Monthly Candles A Warning Shot Across Equity Bulls’ Bow; March Could Be Interesting

Two months into the year, January and February have traded similarly – early strength followed by weakness in the dying sessions. Equity bulls’ inability to hold on to gains comes amidst a spike in long rates. Short rates are behaving, but if the economy performs as expected, markets will begin to demand higher rates on the short end as well. A catch-22 is in play.

The year 2021 was quick off the blocks – essentially picking up where it left off. Last year, the S&P 500 (SPX) rallied 16.3 percent. In the first five sessions this year, it then rose 1.8 percent – passing the five-day rule, which posits that as go the first five sessions so goes the year. By the 26th, the large cap index was up 3.1 percent, to an intraday high of 3870.90. Then it hit the skids. By the time the month was over, it was down 1.1 percent.

As a result, the January barometer, which states that January predicts the rest of the year, was forecasting a down year. Although it must be pointed out that not all the major US equity indices ended up in the red in January. The Nasdaq Composite (COMP), for instance, rose 1.4 percent, although it too gave back most of the gains.

Further, the track record of a down January is mixed. Chart 1 plots the annual returns for the S&P 500 going back 70 years, to 1951. The year 2021 is marked with a question mark. The data is divided into four buckets: (1) years that were up when January was up, (2) years that were down when January was up, (3) years that were down when January was down, and (4) years that were up when January was down. In parenthesis is the number of years corresponding to each bucket.
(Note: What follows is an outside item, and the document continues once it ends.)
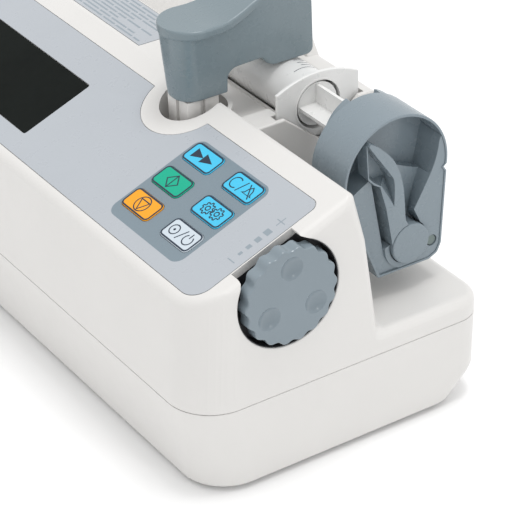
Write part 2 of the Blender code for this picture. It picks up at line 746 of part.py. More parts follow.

It turns out the barometer’s success rate is very high when the month is up. Out of the 70 years, there have been 42 years in which January was up. Out of those 42, the index went on to have a positive year in 37 of them; only five were down.

January was down in 28 of the 70, of which 14 ended up for the year and 14 down – essentially a coin toss.

January’s volatile trading helped form a monthly spinning top, ending the month right on a crucial trend line from last March (Chart 2).

Last March, after a five-week, 35-percent collapse, the S&P 500 bottomed on the 23rd. Through the intraday all-time high of 3950.43 on February 16, the large cap index rallied 80 percent! February traded similar to how January behaved. Through that high, the month was up 6.4 percent. Then, sellers showed up. When it was all said and done, the gains were cut down to 2.5 percent. In the end, a monthly shooting star was formed. Sellers are showing up.